The number of textkey columns in the theme table match the number of textkey columns in the original text table. The textkey columns in the theme table are named PK1, PK2, PK3, ..., PKN, where N is the number of textkeys in the original text table. N is always less than or equal to 16.
For example, if you request a theme on a text table that had four textkeys, the schema of the output table would be (CID, PK1, PK2, PK3, PK4, THEME, WEIGHT).
The resulting textkey columns in the theme table are populated in the same order as they were registered.
The Gist result table stores one row for each Gist generated by CTX_LING.REQUEST_GIST.
The table can be named anything, but must include the following columns (with names and datatypes as specified):
Name
| Type
| Desc
|
CID
| NUMBER
| Policy ID
|
PK
| VARCHAR2(64)
| Primary key (textkey) for the text table
|
POV
| VARCHAR2(256)
| Document point-of-view (theme)
|
GIST
| LONG
| Text (ASCII) of Gist
|
The value in the POV column for a point-of-view (POV) Gist is a string which identifies the theme used to generate the POV Gist for the document.
The value in the POV column for a generic Gist is the term GENERIC.
Note: GENERIC is the only value that is consistently in all-uppercase.

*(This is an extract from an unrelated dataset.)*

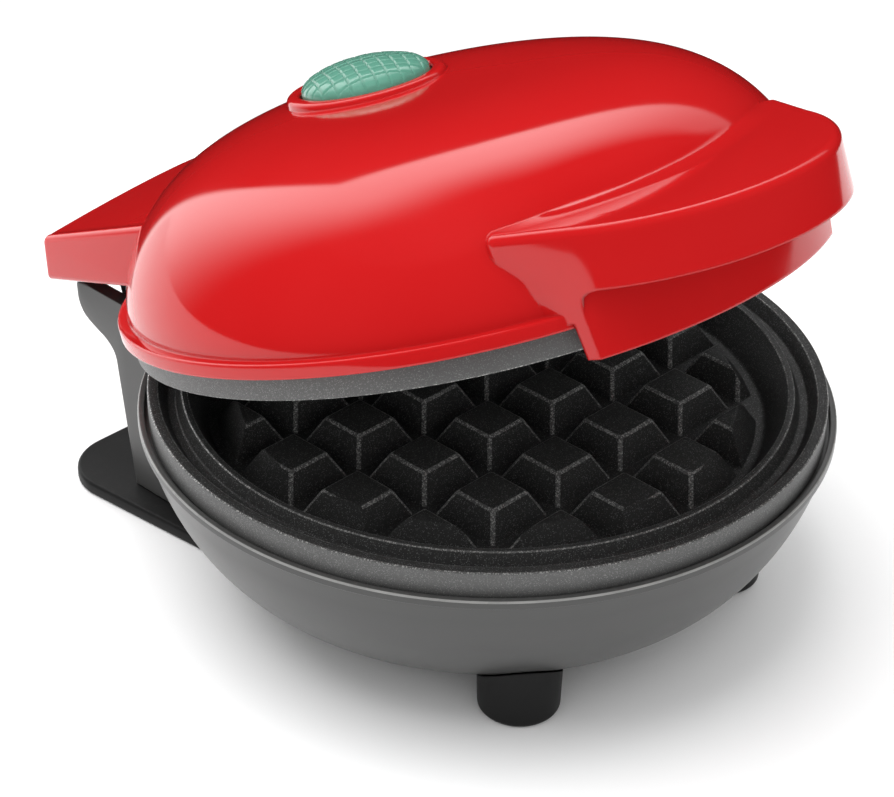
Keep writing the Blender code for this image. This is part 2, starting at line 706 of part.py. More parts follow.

For all other themes in the POV column, the case depends on how the themes were used in the document.
Composite Textkey Gist Tables
You can use CTX_LING.REQUEST_GIST to generate Gists for a document contained in a composite textkey table. When you do so, the schema of the resulting Gist table is the same as for when you request a Gist on a single column textkey table, except that the composite textkey result table has additional PK columns.
The number of textkey columns in the Gist table match the number of textkey columns in the original text table. The textkey columns in the Gist table are named PK1, PK2, PK3, ..., PKN, where N is the number of textkeys in the original text table. N is always less than or equal to 16.
For example, if you request a Gist on a text table that had four textkeys, the schema of the resulting hitlist table is (CID, PK1, PK2, PK3, PK4, POV, GIST).
The resulting textkey columns in the Gist table are populated in the same order as they were registered.